The head of an organization overseeing electrical work near two mosques in Côte-des-Neiges said there’s no contract barring women from working on the construction site on Fridays, the Muslim day of prayers.
“We never received any request from the mosque or anyone else to remove women from the work site,” said Serge Boileau, director of the Commission des services électriques de Montréal, which is responsible for installing underground electrical cables in Montreal.
“I spoke to the owner of the company doing work for us and they never received (a request) either. We have good relations with the owner of the mosques.”
Boileau was responding to a controversial report on TVA Nouvelles claiming that mosque officials had forced both an excavation company, G-Tek, and the signals company working for them, Map Signalisation, to make sure only men would be working on the construction site outside the mosques on Fridays.

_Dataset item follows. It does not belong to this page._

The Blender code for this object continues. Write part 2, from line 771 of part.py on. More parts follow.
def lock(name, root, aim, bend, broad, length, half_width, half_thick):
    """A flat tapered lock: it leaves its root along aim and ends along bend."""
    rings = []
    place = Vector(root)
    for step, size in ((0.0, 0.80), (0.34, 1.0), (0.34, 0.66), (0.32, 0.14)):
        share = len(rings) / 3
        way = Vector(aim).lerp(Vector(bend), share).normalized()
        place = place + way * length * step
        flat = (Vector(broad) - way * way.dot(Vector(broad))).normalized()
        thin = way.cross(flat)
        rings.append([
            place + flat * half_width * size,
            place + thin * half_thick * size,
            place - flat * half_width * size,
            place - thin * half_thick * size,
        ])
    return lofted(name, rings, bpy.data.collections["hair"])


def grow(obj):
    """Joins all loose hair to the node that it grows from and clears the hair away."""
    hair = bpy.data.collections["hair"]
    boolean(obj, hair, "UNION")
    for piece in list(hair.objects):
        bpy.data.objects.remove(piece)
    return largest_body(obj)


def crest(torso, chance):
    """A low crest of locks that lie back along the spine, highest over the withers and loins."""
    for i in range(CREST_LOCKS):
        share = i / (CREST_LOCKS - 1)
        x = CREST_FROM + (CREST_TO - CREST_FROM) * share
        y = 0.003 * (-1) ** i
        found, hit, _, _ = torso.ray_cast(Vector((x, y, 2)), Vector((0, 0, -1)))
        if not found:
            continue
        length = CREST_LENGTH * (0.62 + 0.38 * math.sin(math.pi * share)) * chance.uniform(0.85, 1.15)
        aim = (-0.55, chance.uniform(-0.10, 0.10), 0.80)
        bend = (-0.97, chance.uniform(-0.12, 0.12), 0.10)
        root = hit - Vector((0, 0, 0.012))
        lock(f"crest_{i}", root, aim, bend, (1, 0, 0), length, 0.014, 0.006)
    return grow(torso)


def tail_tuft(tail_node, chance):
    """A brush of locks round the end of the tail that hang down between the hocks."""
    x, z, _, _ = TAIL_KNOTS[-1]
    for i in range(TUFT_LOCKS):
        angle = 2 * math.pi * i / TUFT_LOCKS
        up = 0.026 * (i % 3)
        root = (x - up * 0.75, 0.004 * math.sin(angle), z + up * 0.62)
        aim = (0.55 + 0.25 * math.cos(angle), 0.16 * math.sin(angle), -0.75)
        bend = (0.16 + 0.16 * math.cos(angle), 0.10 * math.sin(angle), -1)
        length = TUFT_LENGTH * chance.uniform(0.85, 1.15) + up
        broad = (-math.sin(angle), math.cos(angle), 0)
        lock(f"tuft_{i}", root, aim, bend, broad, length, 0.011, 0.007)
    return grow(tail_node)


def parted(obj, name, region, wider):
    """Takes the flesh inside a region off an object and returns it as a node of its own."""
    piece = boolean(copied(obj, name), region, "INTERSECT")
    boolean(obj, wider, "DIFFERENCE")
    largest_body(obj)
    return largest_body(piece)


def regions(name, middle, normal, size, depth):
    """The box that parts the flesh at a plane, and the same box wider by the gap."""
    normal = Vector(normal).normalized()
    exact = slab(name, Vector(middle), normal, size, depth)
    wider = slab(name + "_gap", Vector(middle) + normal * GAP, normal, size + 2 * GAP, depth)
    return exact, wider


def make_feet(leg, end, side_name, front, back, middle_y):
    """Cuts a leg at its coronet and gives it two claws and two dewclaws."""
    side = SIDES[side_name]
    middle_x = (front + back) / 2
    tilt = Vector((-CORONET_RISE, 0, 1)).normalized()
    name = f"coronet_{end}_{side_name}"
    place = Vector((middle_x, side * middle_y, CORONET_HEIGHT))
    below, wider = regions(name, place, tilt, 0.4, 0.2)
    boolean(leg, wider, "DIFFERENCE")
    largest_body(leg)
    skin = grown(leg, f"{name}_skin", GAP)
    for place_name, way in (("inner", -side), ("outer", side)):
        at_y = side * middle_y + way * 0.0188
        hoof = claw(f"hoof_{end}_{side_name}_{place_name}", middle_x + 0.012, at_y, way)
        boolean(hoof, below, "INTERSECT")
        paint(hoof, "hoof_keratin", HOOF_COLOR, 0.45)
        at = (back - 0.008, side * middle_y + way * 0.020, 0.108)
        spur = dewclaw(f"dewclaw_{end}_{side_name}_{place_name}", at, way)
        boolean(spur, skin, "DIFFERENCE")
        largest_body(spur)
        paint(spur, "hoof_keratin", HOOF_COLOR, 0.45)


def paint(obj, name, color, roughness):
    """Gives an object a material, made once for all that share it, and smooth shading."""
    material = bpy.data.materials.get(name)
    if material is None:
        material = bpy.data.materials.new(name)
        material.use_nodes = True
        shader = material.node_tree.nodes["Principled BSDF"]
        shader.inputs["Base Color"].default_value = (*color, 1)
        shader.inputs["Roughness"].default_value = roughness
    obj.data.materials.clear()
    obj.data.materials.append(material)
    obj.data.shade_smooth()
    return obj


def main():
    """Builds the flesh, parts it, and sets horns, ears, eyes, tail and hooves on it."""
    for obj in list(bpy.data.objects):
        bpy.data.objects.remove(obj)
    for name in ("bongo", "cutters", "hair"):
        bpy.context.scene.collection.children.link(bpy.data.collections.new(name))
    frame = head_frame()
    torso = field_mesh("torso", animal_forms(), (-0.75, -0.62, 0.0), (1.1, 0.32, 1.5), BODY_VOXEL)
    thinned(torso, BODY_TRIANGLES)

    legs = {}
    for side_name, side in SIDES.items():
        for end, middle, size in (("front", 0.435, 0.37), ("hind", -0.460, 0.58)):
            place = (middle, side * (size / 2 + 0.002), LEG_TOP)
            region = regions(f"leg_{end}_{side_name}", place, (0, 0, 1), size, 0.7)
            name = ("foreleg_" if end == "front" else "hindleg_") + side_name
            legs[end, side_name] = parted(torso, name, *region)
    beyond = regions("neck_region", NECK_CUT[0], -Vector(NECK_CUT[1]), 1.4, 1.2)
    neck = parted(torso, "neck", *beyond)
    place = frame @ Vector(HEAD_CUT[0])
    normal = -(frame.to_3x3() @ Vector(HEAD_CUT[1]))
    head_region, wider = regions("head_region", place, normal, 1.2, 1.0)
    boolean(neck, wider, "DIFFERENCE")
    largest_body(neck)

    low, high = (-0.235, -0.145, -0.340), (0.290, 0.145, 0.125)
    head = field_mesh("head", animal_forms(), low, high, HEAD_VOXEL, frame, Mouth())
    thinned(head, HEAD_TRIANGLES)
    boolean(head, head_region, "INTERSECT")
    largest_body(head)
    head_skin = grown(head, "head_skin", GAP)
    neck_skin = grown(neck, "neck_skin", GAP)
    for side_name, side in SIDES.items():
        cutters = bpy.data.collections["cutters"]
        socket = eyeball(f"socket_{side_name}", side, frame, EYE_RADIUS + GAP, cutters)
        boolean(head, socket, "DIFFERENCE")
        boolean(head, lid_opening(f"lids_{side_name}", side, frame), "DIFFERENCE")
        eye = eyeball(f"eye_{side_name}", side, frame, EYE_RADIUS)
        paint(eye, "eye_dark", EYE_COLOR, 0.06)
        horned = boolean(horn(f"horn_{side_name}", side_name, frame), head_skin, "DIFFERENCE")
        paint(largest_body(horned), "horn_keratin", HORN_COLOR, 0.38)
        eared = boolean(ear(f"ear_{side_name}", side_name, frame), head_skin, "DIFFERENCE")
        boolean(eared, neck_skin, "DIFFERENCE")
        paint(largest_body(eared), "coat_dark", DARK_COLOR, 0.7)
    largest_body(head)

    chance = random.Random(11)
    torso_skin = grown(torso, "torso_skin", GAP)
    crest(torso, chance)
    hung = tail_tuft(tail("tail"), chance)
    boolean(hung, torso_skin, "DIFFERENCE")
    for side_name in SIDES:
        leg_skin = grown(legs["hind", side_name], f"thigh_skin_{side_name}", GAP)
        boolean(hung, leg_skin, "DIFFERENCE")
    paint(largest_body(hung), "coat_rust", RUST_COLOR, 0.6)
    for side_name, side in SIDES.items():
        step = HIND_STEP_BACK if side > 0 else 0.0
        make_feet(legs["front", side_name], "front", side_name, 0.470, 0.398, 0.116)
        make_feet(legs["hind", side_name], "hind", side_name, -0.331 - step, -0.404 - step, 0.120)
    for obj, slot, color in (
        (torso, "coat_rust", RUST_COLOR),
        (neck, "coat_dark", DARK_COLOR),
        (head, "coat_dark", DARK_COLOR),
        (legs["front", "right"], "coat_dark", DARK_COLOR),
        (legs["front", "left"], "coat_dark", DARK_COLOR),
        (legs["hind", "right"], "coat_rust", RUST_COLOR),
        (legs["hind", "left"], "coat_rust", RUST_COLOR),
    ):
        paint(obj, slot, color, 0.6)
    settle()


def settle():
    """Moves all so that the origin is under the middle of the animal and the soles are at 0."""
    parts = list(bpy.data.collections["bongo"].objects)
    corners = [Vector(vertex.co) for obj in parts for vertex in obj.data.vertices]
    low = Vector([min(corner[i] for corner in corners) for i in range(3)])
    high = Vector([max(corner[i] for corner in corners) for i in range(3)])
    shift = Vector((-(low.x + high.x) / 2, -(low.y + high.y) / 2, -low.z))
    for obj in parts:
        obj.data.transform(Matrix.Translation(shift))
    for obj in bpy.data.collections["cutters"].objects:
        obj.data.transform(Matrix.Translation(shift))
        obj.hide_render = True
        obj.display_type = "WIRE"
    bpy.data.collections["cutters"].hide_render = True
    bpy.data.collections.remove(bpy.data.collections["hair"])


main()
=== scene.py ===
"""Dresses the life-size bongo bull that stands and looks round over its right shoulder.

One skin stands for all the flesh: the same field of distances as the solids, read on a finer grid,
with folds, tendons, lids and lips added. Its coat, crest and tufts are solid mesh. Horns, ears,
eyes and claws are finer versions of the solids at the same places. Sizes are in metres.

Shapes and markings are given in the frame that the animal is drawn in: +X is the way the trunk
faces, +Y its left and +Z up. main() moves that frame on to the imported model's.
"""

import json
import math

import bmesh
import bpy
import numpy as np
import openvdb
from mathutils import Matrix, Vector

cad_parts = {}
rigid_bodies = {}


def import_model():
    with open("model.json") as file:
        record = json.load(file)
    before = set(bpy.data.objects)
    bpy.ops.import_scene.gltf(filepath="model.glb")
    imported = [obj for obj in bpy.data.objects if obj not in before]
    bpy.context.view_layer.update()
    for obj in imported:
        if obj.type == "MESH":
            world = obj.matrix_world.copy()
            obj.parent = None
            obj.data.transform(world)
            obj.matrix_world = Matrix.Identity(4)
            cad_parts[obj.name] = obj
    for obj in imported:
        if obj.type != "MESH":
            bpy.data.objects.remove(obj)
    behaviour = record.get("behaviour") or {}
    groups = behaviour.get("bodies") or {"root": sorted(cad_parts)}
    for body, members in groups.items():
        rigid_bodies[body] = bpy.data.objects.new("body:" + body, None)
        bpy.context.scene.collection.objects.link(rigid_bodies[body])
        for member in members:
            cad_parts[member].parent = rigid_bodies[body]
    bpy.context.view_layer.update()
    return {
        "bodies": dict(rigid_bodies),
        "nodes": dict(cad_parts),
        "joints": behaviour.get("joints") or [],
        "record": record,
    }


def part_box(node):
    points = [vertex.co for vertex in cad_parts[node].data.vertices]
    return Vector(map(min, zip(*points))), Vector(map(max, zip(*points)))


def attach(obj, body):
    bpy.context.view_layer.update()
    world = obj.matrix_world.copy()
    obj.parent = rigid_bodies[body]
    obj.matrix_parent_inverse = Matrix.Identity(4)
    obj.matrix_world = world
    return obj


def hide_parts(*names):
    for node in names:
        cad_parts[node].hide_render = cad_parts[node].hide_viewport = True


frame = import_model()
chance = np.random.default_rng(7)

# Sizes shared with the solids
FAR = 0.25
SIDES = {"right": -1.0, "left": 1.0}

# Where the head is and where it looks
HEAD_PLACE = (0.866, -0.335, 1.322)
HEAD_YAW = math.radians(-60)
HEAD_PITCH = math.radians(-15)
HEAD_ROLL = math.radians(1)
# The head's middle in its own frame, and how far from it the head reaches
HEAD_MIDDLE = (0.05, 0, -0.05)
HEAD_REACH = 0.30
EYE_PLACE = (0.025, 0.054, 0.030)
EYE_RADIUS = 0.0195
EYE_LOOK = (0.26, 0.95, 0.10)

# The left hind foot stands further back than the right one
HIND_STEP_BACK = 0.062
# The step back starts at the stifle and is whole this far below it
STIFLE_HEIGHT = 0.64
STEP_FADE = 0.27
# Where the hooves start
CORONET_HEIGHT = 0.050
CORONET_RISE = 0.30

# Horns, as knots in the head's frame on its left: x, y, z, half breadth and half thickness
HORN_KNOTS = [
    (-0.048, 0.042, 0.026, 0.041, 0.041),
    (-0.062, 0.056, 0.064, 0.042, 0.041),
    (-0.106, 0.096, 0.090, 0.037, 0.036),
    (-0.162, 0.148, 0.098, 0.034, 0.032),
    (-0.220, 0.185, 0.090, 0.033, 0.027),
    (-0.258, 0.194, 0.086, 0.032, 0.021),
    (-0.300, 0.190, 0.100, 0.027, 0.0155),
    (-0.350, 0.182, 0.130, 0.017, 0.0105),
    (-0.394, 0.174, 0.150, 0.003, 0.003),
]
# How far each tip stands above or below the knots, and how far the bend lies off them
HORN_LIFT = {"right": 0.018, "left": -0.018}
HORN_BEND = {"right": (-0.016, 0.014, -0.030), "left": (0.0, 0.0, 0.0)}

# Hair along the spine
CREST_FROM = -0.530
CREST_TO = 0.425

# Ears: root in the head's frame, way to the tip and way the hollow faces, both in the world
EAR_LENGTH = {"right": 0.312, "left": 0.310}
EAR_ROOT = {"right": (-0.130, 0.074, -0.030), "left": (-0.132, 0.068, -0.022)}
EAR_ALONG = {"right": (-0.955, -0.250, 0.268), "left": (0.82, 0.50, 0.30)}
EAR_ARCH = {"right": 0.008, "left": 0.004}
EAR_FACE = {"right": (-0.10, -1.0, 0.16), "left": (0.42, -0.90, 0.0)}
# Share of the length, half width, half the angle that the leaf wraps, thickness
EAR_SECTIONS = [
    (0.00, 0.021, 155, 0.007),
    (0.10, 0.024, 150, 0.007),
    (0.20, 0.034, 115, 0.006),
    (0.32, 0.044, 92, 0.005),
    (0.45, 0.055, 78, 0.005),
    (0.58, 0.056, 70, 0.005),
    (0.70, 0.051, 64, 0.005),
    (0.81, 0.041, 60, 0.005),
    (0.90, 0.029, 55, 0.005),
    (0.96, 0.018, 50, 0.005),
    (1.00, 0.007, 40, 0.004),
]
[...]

In the report, G-Tek is said to have a written contract that stipulates the unusual condition, though the contract is not presented.

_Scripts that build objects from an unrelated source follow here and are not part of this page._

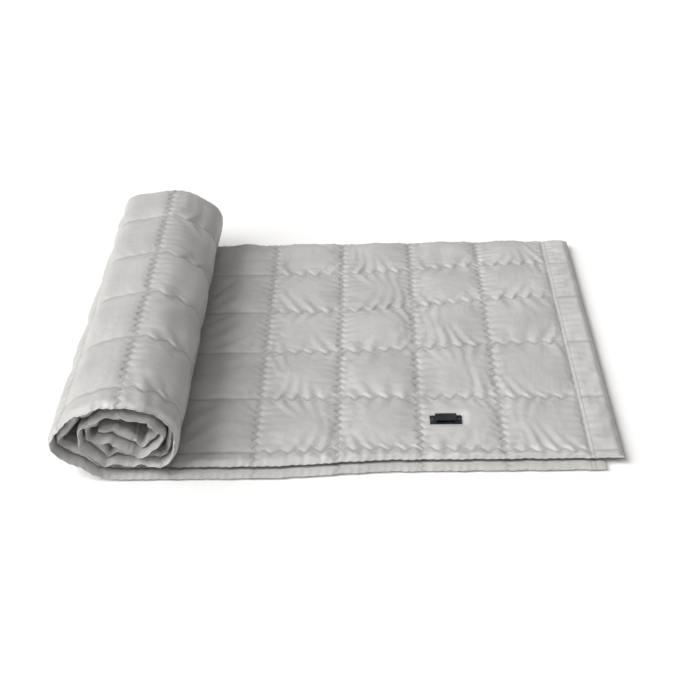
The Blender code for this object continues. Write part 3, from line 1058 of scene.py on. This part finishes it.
def make_floor():
    """A pale floor with a faint cloudy tone."""
    bpy.ops.mesh.primitive_plane_add(size=FLOOR_SIZE, location=(0, 0, 0))
    floor = bpy.context.object
    floor.name = "floor"
    nodes = Nodes("pale_floor")
    place = nodes.add("ShaderNodeTexCoord").outputs["Object"]
    cloudy = nodes.spread(nodes.noise(place, 3.0))
    nodes.link(nodes.colours(cloudy, FLOOR_DARK, FLOOR_LIGHT), nodes.shader.inputs["Base Color"])
    nodes.set(Roughness=0.9, Specular_IOR_Level=0.1)
    floor.data.materials.append(nodes.material)


def make_backdrop():
    """A white sphere round the scene, which only the camera sees."""
    bpy.ops.mesh.primitive_uv_sphere_add(
        segments=48, ring_count=24, radius=BACKDROP_RADIUS, location=(0, 0, 0))
    backdrop = bpy.context.object
    backdrop.name = "backdrop"
    nodes = Nodes("white_backdrop")
    nodes.set(Base_Color=(0, 0, 0, 1), Emission_Color=(1, 1, 1, 1))
    nodes.set(Emission_Strength=1.0, Specular_IOR_Level=0)
    backdrop.data.materials.append(nodes.material)
    backdrop.visible_diffuse = False
    backdrop.visible_glossy = False
    backdrop.visible_shadow = False


def make_lights():
    """A dim white surround, and soft light from the upper left and from the front."""
    world = bpy.data.worlds.new("surround")
    world.use_nodes = True
    background = world.node_tree.nodes["Background"]
    background.inputs["Color"].default_value = (1.0, 1.0, 1.0, 1.0)
    background.inputs["Strength"].default_value = SURROUND
    bpy.context.scene.world = world
    add_light("key", KEY_FROM, KEY_POWER, KEY_SOFTNESS)
    add_light("front", FRONT_FROM, FRONT_POWER, FRONT_SOFTNESS)
    bpy.context.scene.view_settings.view_transform = "Standard"


# ---------------------------------------------------------------------------------------------------------

make_camera()
make_floor()
make_backdrop()
make_lights()
cloth = cloth_material()
finish_cad_nodes()

quilt = Quilt()
path = Path()
bottom = Layer("bottom", quilt, path, cloth)
top = Layer("top", quilt, path, cloth)
bottom_start, bottom_roll = lay_roll(bottom, path)
top_start, top_roll = lay_roll(top, path)
bottom_flat = lay_bottom(bottom, bottom_start)
top_flat = lay_top(top, top_start)
replace_cad_cloth(bottom_roll, top_flat, top_roll)

bpy.context.view_layer.update()
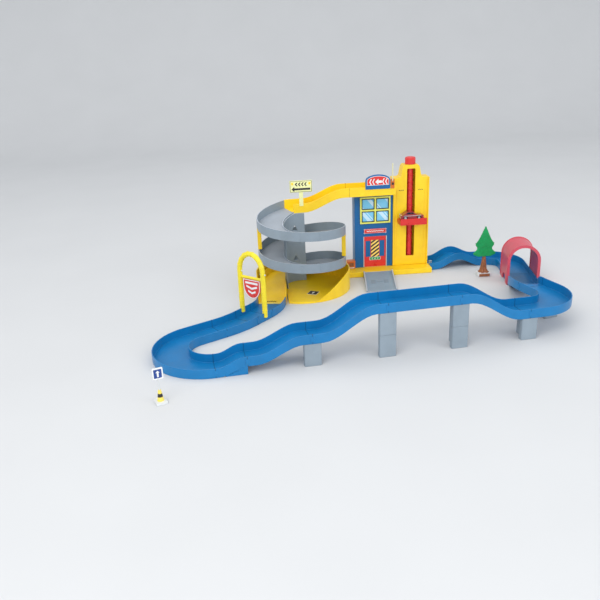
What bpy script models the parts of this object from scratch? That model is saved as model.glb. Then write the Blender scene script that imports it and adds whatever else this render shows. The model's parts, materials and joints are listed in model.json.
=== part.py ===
"""Toy parking garage: a lift tower, a shop front, a roof deck, a two-turn spiral ramp and a track loop.

Run with: blender --background --python part.py
The frame is in metres, +X to the right of the shop front, +Y to the back and +Z up.
The origin lies on the floor under the front face of the lift tower, on the tower's middle.
"""

import math

import bmesh
import bpy
from mathutils import Matrix, Vector

# General
GAP = 0.0003
WALL = 0.0024

# Building base
BASE_HEIGHT = 0.017
BASE_FRONT = -0.050
BASE_BACK = 0.085
BASE_SIDE_LIP = 0.004
TAB_LENGTH = 0.010
TAB_WIDTH = 0.008
TAB_HEIGHT = 0.016

# Lift tower
TOWER_CENTRE = 0.0055
TOWER_WIDTH = 0.117
TOWER_DEPTH = 0.044
TOWER_SHOULDER = 0.307
TOWER_TOP = 0.347
CROWN_FOOT = 0.066
CROWN_WIDTH = 0.054
TOWER_WALL = 0.003
TOWER_SPLIT = 0.034
RIM_WIDTH = 0.004
RIM_DEPTH = 0.006
SLOT_WIDTH = 0.027
SLOT_BOTTOM = 0.048
SLOT_TOP = 0.335

# Lift
SCREW_RADIUS = 0.011
SCREW_Y = 0.017
SPINDLE_RADIUS = 0.004
KNOB_RADIUS = 0.017
KNOB_HEIGHT = 0.022
KNOB_RIBS = 12
KNOB_RIB_DEPTH = 0.0014
PLATFORM_WIDTH = 0.086
PLATFORM_FRONT = -0.044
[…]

Boileau said there are many “falsehoods” in the report, adding that he’s confused about why people are saying such a contract exists.
“There’s a lot of confusion and it’s very bizarre,” Boileau said of the controversy.
TVA never called the commission before broadcasting the report, he said.
A commission employee in charge of inspecting the work on de Courtrai Ave. is a woman and she has never heard of the request either, he said.
Boileau said he’s surprised that his organization has been dragged into the controversy, which has snowballed since the report was first broadcast on Tuesday.
Quebec’s Labour minister has asked the Commission de la construction du Québec to investigate, the far-right group La Meute has called for a demonstration outside the mosques on Friday, and Quebec Premier Philippe Couillard said if the report is true, it would be unacceptable.